If Denver wanted to use the former cemetery as a park, it first had to remove the bodies. Initially, the city asked friends and family of the deceased to move the caskets. This process left thousands of bodies still in the ground, so in early 1893 the city hired undertaker Edward McGovern to dig them up and move them for $1.90 per body. Through some combination of laziness, greed, and the difficulty of locating bodies in unmarked graves, McGovern and his team decided to skimp on the work. They separated bodies into smaller pieces, put each piece into a different casket, and filled the caskets with dirt and rocks to make it seem that they had removed many more bodies than they actually had.
McGovern’s fraud was found out within a few months, and he was fired. There were still plenty of bodies in the prospective park, however, so the city issued an ultimatum that family and friends of the deceased needed to remove all bodies within ninety days. Even after the ultimatum, it is estimated that more than 2,000 graves remained in the ground. There have been occasional reports of casket pieces, bones, and even full skeletons discovered or dug up in the park. In October 2010, for example, workers upgrading the park’s sprinklers found three skeletons underground near the pavilion.

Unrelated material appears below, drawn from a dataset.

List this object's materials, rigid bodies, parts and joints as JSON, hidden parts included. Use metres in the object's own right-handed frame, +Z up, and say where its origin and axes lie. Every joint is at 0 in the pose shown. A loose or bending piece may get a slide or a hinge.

The park sat empty for several years because the city had no money to develop it after the Panic of 1893. By 1898 the city’s first landscape architect, Reinhard Schuetze, had drawn up a plan for its development. Work on the park began in 1900, with plantings starting in 1902. Inspired by the Long Meadow in Brooklyn’s Prospect Park, Schuetze designed the park as a huge lawn ringed by a roadway, with plantings around the perimeter. The German-born Schuetze also sought to mimic the style of Berlin’s Unter den Linden street by placing rows of linden trees on both sides of the streets surrounding the park. This was implemented only on Franklin Street, which ran north–south through the west side of the park.

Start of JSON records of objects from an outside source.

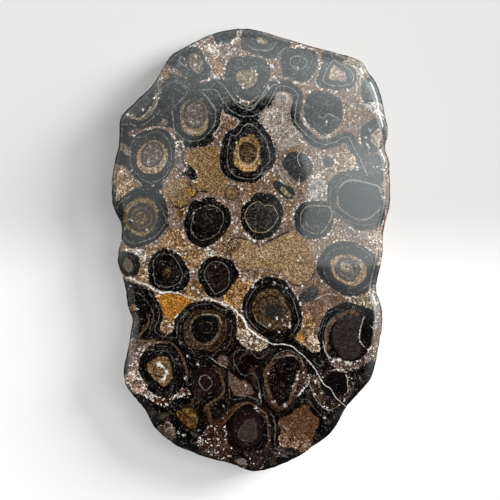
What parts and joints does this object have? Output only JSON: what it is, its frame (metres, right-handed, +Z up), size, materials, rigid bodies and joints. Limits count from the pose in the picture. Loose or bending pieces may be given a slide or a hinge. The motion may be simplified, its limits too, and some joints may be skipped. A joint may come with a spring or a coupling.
{
  "type": "polished stromatolite slab",
  "caption": "Flat freeform slab of columnar stromatolite with a polished face, softly rounded edge, lobed natural side and flat sawn back; lies on its back.",
  "frame": {"origin": "on the surface the slab rests on, under the middle of its outline's box", "axes": "+Z up out of the polished face, +Y along the slab's length towards its broad shoulder end, +X across it"},
  "size_m": [0.139, 0.2208, 0.026],
  "materials": {
    "polished_stromatolite": "mirror polish on the face and rounded edge, dull sawn back"
  },
  "bodies": {
    "root": {"stromatolite_slab": "polished_stromatolite"}
  },
  "joints": []
}
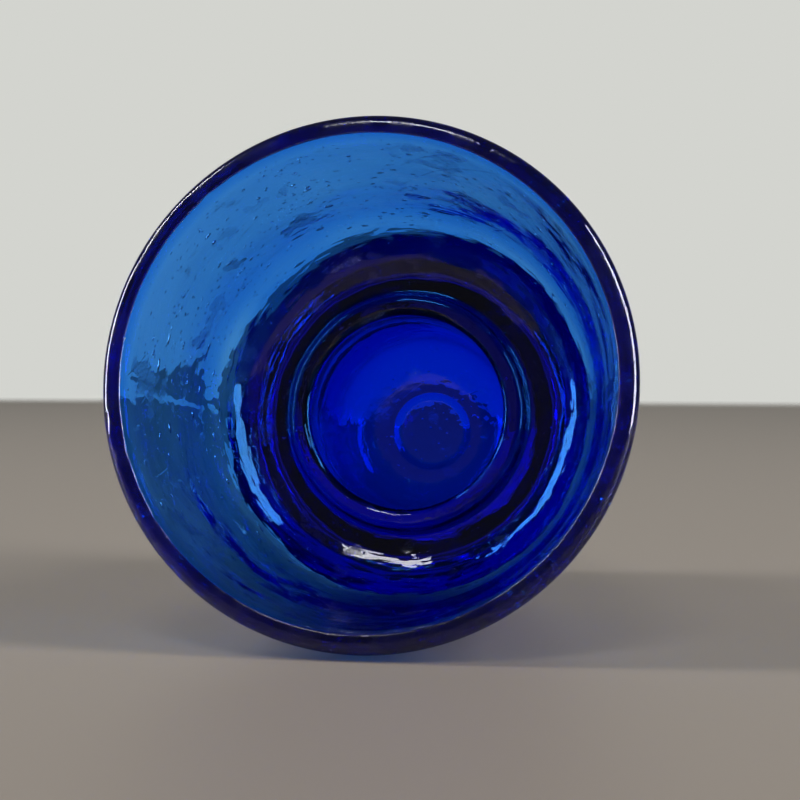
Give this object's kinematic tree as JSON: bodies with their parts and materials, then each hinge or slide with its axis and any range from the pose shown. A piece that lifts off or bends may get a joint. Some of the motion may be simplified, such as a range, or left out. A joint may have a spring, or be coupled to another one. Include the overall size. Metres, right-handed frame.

Cheesman Park and Pavilion
Schuetze’s plan called for several buildings in the park, including the rustic Japanese tea house that he designed for the north lawn. The most prominent building in the park was to be a pavilion at its highest point, which would provide a panoramic view of the Front Range. Denver could not afford to build the pavilion, however, so Mayor Robert Speer promised to rename the park after anyone who donated enough money to make the pavilion possible. When the unpopular water and real estate tycoon Walter Cheesman died in 1907, his wife and daughter promptly gave $100,000 for the pavilion to repair his reputation. Congress Park became Cheesman Park, and the Congress Park name was reapplied to a plot of land just to the east along what is now Eighth Avenue.

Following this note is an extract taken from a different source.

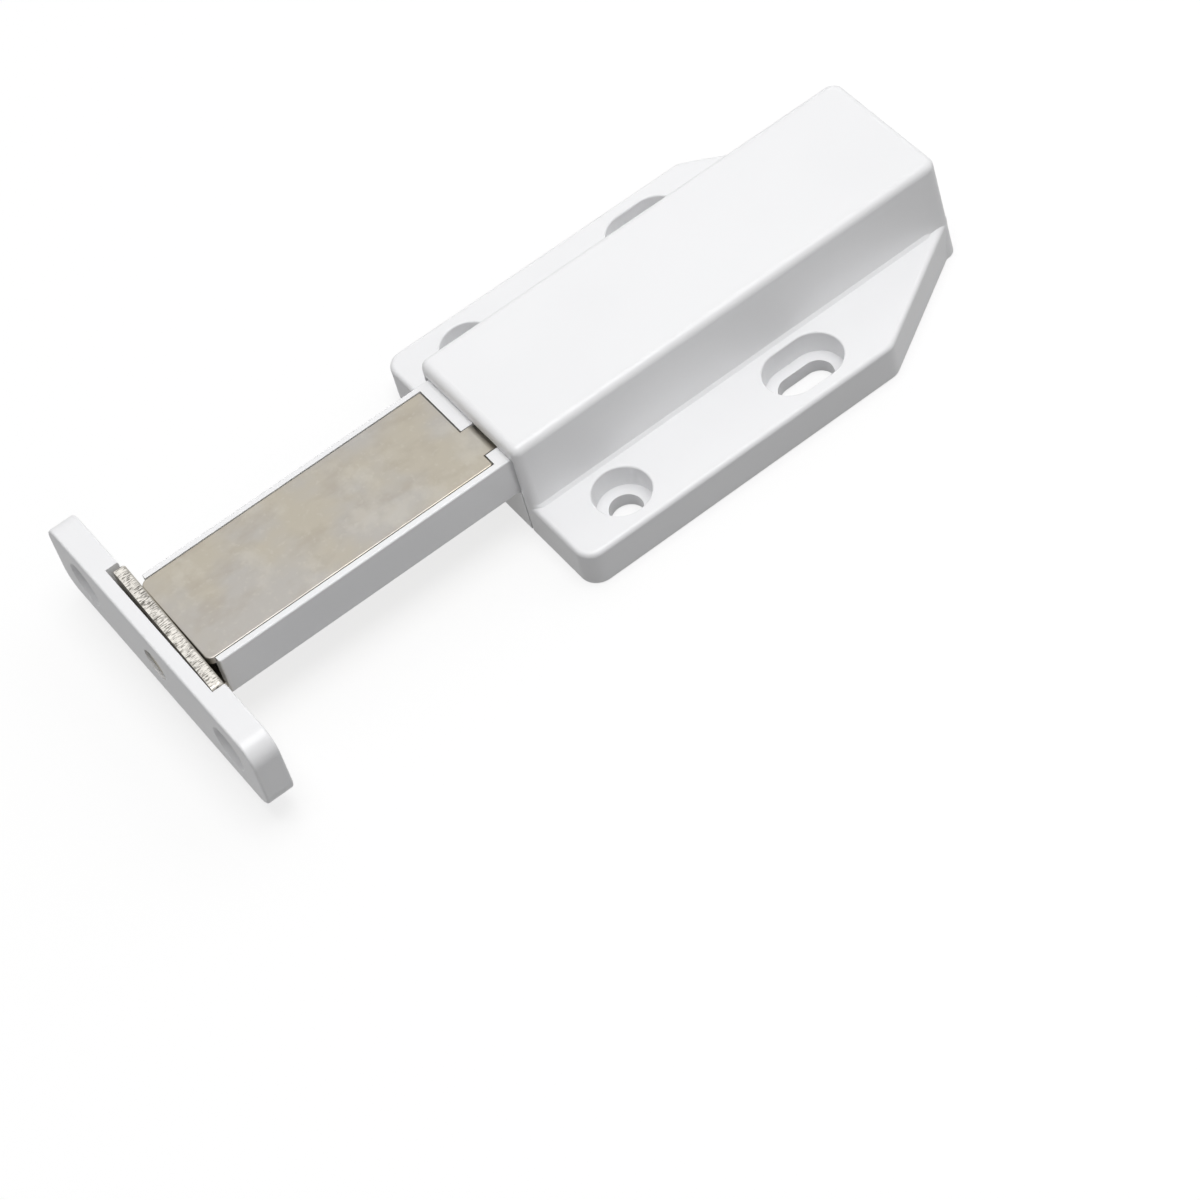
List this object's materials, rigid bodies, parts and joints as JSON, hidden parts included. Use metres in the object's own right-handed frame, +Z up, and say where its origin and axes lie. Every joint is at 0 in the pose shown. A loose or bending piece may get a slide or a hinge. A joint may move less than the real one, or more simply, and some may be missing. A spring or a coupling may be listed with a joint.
{
  "type": "magnetic catch",
  "caption": "Push-to-open magnetic cabinet catch: white moulded housing with screw flanges, extended spring plunger with steel pole plates, and a door strike with steel keeper.",
  "frame": {"origin": "on the base plane, midway between the two round screw holes of the housing", "axes": "+X out of the housing along the plunger towards the door, +Z up from the mounting surface, +Y to the left when looking along +X"},
  "size_m": [0.1239, 0.0514, 0.017],
  "materials": {
    "white_plastic": "smooth glossy cool white moulding",
    "nickel_steel": "satin nickel plating, slightly warm",
    "spring_steel": "bright drawn wire and strip",
    "ferrite": "dull dark grey sintered ferrite"
  },
  "bodies": {
    "housing": {"housing": "white_plastic", "base_tray": "white_plastic", "wire_retainer": "spring_steel", "spring_left": "spring_steel", "spring_right": "spring_steel"},
    "latch_wire": {"latch_wire": "spring_steel"},
    "plunger": {"plunger_body": "white_plastic", "upper_pole_plate": "nickel_steel", "lower_pole_plate": "nickel_steel", "magnet": "ferrite"},
    "strike": {"strike_carrier": "white_plastic", "keeper_stud": "nickel_steel"},
    "keeper": {"keeper_plate": "nickel_steel"}
  },
  "joints": [
    {"name": "plunger_slide", "type": "slide", "parent": "housing", "child": "plunger", "axis": [1, 0, 0], "range_m": [-0.046, 0], "stiffness_N_per_m": 760, "springref_m": 0.006, "deforming": ["spring_left", "spring_right"]},
    {"name": "latch_wire_swing", "type": "hinge", "parent": "housing", "child": "latch_wire", "pos_m": [-0.056, -0.0023, 0.0024], "axis": [0, 0, 1], "range_deg": [0, 18]},
    {"name": "strike_release", "type": "slide", "parent": "plunger", "child": "strike", "axis": [1, 0, 0], "range_m": [0, 0.03]},
    {"name": "keeper_rock", "type": "hinge", "parent": "strike", "child": "keeper", "pos_m": [0.05993, 0, 0.00935], "axis": [0, 0, 1], "range_deg": [0, 2.4]}
  ]
}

Construction on the pavilion began in 1908. Designed by the architects Marean and Norton atop a platform landscaped by George Kessler, it was built with Colorado Yule marble and meant to resemble a classical temple, with Tuscan columns and minimal decoration. It was completed in 1910. Until the 1970s, when automobile access was restricted, people could drive to the pavilion, park, and enjoy the mountain view. The pavilion has also been used for picnics, emergency flood shelter, and, from 1934 to 1972, summer opera performances sponsored by The Denver Post.
Schuetze died in 1910, before the park had fully matured. His successor, Saco R. DeBoer, completed his work with minimal alterations, and the simple strength of Schuetze’s original design remains clear more than a century later. The park is popular for walking and jogging, cycling, picnics, and field games, and it is connected to the rest of Denver’s extensive park and parkway system via the Cheesman Park Esplanade and Seventh Avenue Parkway.
The few changes that have occurred to the park’s design primarily involve automobile access. In 1912 Franklin Street was closed to traffic, covered with grass, and converted into a pedestrian walkway. Some crossover roads and other parts of the park were closed to traffic in the 1970s, including the pavilion, which lost its platform and auto court in favor of flower beds. The most significant changes to the look and feel of the park have occurred just outside its borders, with the rise of tall apartment buildings on the park’s eastern, northern, and western edges. Denver building codes now protect what remains of the park’s view west to the mountains.